**The task**: Exactly the lines from the one containing "The OpenSCAD and" through the one containing "pale floor, soft" must be returned; include both ends and nothing else.

**Given entries**:

================

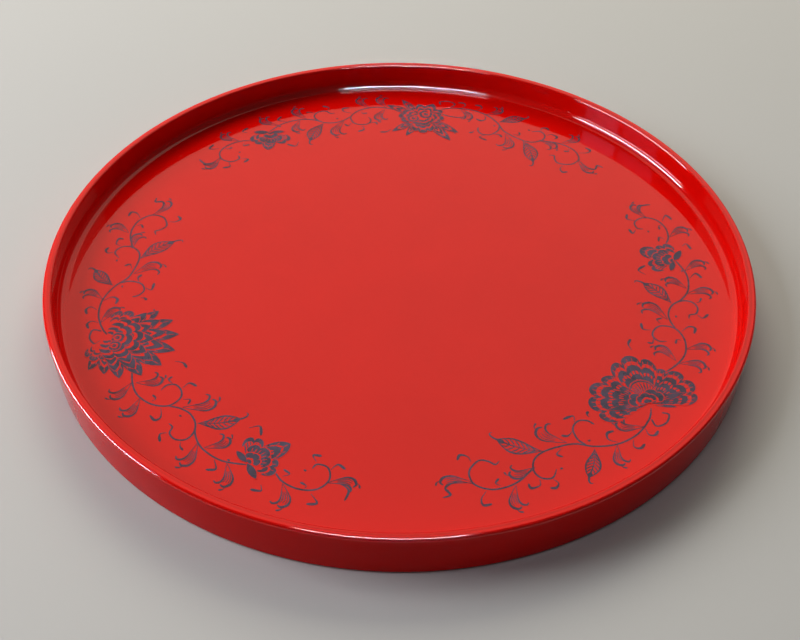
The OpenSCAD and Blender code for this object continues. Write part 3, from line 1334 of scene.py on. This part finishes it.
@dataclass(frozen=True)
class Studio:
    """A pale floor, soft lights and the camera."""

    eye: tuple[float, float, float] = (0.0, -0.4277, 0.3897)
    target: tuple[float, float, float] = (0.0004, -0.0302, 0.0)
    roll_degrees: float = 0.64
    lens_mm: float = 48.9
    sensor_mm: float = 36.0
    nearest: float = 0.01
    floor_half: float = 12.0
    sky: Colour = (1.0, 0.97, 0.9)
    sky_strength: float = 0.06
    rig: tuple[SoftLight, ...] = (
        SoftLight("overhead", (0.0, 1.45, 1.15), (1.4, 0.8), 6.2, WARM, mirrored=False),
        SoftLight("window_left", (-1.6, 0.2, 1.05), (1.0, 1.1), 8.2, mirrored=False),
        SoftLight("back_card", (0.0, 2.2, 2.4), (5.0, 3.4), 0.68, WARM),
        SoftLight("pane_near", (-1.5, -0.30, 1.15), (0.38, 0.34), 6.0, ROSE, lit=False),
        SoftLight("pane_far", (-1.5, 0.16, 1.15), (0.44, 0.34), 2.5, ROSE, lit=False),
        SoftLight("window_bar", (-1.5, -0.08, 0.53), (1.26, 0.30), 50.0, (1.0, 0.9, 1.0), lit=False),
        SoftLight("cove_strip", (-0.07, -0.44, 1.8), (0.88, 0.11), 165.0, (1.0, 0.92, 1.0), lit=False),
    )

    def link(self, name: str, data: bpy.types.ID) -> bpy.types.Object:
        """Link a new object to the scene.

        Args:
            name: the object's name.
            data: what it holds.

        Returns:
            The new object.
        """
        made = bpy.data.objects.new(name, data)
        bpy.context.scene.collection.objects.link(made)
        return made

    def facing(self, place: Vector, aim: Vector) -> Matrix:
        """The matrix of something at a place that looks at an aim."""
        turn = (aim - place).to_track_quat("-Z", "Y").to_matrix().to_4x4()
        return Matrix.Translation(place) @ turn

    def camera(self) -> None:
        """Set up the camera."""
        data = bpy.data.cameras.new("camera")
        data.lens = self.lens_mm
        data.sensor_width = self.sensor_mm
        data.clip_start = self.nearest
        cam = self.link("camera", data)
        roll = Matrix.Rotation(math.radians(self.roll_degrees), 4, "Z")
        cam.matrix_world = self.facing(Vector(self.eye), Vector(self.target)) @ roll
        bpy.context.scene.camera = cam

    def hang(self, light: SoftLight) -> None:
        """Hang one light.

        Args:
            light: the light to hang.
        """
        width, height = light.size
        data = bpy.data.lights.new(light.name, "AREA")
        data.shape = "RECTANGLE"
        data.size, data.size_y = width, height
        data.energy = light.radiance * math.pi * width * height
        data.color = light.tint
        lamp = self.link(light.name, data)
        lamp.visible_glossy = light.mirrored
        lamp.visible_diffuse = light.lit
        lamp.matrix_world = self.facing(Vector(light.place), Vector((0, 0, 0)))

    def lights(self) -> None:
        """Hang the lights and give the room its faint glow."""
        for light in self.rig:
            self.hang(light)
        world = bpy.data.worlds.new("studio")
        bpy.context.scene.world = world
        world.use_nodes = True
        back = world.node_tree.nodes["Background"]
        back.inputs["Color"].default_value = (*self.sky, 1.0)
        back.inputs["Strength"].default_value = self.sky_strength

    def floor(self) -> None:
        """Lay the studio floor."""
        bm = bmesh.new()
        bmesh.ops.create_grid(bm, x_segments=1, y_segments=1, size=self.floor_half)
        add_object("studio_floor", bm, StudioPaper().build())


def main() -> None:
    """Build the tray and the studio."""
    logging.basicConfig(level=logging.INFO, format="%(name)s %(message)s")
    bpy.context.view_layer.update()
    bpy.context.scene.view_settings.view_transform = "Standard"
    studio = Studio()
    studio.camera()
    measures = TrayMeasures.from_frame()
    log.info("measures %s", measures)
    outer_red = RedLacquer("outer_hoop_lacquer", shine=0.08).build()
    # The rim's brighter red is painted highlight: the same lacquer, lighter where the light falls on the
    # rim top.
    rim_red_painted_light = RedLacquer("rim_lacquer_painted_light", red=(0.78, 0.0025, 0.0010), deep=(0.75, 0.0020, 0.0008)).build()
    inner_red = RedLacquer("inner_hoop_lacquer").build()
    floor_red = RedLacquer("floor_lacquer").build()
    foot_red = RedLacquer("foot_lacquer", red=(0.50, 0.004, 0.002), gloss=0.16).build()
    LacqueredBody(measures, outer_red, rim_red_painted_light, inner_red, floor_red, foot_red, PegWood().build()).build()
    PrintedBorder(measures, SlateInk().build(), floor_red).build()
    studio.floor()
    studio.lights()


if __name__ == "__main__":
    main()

================

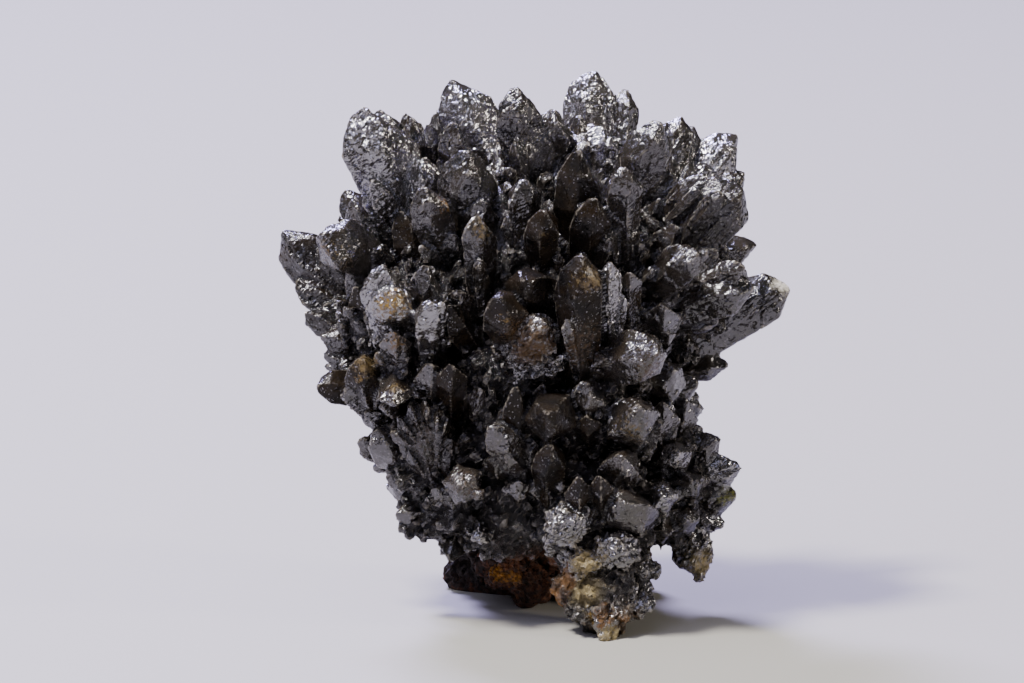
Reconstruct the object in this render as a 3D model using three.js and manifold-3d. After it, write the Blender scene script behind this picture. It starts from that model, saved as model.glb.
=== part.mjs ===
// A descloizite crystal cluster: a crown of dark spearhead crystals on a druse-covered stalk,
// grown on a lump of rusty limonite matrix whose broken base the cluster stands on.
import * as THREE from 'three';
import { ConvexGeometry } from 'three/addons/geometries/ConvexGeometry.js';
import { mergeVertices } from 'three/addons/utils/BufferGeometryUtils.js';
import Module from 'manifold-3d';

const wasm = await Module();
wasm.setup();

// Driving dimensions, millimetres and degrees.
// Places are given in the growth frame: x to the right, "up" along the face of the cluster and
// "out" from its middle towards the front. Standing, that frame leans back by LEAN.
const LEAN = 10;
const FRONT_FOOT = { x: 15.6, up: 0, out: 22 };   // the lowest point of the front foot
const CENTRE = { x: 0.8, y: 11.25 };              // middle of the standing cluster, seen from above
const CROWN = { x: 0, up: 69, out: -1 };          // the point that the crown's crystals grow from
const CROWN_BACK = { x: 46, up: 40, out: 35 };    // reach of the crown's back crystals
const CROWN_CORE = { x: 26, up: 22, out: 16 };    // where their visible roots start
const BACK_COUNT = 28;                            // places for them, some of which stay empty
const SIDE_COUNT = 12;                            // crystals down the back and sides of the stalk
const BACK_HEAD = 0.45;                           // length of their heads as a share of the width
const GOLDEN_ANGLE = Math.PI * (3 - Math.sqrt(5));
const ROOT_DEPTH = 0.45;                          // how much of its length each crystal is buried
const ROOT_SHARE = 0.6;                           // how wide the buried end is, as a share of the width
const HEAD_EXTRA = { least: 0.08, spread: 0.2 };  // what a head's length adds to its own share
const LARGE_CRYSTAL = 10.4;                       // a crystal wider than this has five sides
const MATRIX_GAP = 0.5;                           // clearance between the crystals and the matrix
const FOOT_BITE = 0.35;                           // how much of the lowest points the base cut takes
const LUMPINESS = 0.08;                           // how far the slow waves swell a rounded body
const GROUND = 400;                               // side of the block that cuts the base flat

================

**Solution for this task**:
The OpenSCAD and Blender code for this object continues. Write part 3, from line 1334 of scene.py on. This part finishes it.
@dataclass(frozen=True)
class Studio:
    """A pale floor, soft lights and the camera."""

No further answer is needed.